Controlling Digital Currency Money Supply
A digital payment system should provide central banks with convenient mechanism for a tight control of the digital currency money supply. It may be desirable that the process of issuing digital currency money is like the one for issuing cash. Central banks should also have a mechanism for urgent or targeted increase in the digital currency money supply in the circumstances of systemic risk.
Traceability and Auditability
A design based on centralized register can be utilized to build transaction traceability and auditability features. For example, it would allow for:
- Restoring funds in a payment device e-wallet in the case of loss or technology failure
- Tracing transactions as means for law-enforcement (fraud control, money-laundering, tax oversight)
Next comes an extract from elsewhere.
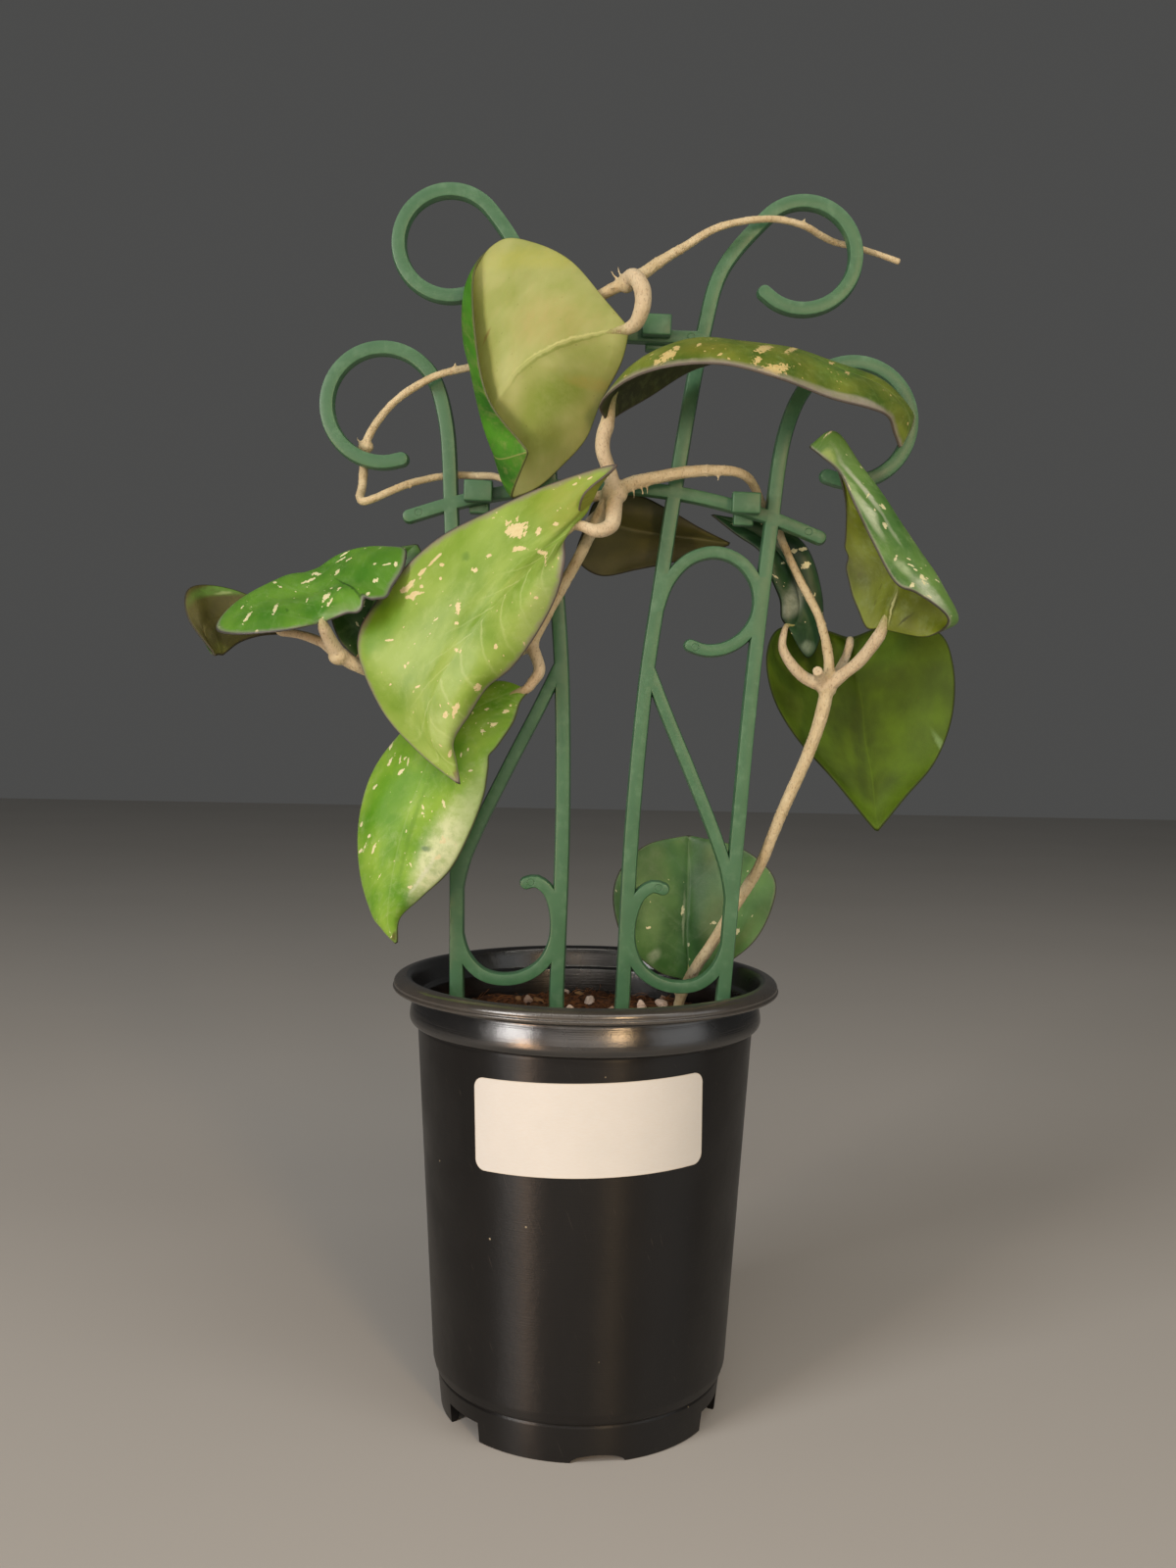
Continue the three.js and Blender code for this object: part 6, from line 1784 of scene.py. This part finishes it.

- Partial or full freeze of assets implementing court order or for other lawful reason
- Issuing customers of proof of payment
Impossible to Counterfeit and Misappropriate
A centralized account-based CBDC payment system would result in the digital currency being impossible to counterfeit. It will also make it impossible for another user to execute transactions using digital currency owned by another user.
24/7 Availability and Near Instantaneous Transaction Execution
Based on standard state-of-the-art technologies it is entirely feasible to offer 24/7 availability and near instantaneous transaction execution through a variety of connectivity channels. These features are essential for a variety of use-cases including retail commerce, peer-to-peer payments, micro-payments, etc.
Payment Device as a Service Platform
We strongly advise that the payment device design should utilize a layered security approach where applications are not allowed access to device IDs, smart card data and cryptographic keys stored on protected memory chips on the device. Also, a dedicated payment device would allow control to be exerted on the user application functionality loaded on the device solving one of the biggest security concerns related to using smartphones for payment. However, there will still be a great opportunity to leverage the payment device role and develop user applications using the payment device functionality through a set of APIs. This will give a chance to banks, financial institutions or payment operators to develop custom applications adding more value for customers and addressing future customer needs.